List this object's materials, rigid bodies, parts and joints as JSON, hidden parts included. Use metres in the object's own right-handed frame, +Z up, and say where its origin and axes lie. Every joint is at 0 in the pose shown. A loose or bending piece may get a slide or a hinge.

...

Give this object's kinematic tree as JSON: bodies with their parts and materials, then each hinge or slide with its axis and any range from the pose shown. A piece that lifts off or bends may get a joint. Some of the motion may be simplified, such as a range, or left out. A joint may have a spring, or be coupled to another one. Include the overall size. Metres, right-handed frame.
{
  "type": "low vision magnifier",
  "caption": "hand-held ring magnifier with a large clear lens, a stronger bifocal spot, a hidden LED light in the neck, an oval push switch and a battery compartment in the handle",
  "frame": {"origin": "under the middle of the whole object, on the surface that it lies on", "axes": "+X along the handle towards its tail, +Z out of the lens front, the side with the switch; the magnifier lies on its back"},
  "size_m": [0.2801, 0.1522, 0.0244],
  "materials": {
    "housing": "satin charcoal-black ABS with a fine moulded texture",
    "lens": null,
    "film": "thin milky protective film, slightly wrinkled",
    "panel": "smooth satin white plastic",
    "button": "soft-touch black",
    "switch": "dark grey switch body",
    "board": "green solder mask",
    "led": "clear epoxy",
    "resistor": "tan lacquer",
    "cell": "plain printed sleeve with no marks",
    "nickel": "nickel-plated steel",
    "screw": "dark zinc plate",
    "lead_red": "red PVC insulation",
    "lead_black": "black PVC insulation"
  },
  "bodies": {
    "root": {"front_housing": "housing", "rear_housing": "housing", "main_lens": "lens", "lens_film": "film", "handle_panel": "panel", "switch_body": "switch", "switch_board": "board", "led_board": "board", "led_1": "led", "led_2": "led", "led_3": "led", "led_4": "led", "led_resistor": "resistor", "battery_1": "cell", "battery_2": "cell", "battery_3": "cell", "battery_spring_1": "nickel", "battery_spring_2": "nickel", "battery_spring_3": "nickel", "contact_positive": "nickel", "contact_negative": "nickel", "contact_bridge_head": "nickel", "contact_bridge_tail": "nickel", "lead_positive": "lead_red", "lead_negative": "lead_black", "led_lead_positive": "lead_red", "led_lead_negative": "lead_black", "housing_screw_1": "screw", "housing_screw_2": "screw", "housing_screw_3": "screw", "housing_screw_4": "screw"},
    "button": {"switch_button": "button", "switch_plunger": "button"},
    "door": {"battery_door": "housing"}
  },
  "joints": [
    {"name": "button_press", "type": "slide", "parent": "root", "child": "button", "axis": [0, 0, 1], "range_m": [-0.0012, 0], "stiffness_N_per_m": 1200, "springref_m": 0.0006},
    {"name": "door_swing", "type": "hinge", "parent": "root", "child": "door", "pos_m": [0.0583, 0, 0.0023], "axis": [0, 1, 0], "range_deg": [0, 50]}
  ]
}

--

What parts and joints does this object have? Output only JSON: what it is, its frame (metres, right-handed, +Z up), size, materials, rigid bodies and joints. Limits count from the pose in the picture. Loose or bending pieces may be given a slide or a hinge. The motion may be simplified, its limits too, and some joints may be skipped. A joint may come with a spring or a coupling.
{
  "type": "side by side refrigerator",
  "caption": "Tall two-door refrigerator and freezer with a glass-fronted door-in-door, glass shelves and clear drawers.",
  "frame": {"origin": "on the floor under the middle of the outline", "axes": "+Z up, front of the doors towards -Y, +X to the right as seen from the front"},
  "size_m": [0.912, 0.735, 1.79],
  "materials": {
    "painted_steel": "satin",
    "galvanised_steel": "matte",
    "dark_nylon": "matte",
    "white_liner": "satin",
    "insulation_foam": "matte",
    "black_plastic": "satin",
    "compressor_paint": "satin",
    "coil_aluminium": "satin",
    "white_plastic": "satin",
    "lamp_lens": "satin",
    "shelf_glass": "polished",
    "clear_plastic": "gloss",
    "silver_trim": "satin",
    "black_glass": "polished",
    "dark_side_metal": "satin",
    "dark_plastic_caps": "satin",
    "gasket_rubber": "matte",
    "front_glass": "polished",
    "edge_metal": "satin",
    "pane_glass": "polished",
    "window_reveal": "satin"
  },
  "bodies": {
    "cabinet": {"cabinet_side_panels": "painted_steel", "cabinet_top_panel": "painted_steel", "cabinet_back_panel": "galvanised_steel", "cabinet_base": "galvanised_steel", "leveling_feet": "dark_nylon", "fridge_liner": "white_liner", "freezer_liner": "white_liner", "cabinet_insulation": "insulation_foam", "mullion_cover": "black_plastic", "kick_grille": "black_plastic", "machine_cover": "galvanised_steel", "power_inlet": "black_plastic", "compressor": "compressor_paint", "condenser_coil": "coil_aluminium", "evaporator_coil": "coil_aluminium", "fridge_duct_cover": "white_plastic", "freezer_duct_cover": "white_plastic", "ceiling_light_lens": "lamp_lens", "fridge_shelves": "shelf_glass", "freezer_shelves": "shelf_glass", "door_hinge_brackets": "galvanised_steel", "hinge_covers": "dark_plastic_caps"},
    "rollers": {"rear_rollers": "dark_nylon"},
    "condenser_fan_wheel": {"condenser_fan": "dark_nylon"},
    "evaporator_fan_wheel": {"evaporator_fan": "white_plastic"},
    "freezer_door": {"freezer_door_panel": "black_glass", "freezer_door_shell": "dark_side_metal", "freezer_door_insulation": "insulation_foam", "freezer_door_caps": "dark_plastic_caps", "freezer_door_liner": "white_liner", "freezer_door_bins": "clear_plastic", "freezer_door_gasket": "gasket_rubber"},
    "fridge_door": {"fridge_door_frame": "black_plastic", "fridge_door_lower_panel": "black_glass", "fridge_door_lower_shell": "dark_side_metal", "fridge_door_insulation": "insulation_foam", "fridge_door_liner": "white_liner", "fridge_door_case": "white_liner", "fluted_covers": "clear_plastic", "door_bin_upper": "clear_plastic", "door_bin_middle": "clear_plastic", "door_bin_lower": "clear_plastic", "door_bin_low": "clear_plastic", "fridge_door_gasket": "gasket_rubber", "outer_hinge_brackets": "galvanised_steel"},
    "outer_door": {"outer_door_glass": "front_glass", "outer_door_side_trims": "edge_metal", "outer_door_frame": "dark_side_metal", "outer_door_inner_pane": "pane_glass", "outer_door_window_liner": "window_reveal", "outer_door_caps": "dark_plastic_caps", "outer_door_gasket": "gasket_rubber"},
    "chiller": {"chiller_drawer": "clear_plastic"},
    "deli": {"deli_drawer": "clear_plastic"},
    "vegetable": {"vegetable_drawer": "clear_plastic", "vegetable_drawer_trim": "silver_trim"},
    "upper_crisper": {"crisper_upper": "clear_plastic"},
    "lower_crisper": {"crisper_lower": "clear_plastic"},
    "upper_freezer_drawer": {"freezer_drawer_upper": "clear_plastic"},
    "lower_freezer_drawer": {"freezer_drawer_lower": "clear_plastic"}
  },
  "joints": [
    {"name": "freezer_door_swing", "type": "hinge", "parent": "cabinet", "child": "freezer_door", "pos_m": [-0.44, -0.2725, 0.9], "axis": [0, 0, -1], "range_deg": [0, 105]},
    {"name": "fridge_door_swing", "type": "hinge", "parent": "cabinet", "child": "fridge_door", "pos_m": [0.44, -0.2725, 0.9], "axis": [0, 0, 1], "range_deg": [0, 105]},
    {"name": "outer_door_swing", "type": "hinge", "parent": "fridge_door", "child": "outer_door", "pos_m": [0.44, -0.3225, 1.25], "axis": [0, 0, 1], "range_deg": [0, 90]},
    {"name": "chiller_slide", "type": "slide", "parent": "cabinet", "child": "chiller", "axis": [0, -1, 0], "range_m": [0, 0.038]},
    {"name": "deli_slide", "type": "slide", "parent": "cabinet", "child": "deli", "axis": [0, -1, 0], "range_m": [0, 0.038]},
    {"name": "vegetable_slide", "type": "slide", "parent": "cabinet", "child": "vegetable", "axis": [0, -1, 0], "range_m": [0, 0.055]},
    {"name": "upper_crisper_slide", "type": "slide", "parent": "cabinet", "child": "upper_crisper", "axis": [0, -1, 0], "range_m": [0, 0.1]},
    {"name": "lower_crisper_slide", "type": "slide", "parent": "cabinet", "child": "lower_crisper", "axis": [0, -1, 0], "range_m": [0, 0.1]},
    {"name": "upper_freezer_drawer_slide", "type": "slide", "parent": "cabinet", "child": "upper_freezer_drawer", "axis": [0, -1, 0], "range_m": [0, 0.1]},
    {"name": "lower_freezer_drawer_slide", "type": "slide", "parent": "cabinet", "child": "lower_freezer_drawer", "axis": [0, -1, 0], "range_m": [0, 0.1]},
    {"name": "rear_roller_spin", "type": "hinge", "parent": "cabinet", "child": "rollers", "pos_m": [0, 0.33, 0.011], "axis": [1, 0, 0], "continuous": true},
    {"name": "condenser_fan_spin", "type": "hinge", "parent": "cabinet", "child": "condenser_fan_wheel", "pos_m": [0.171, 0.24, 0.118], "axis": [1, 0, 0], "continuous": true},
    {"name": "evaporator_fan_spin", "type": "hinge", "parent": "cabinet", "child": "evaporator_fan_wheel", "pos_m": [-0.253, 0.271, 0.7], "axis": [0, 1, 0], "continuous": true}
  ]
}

What you should do ->
Give only the number of lines that include the word "handed".

Solved problem ->
3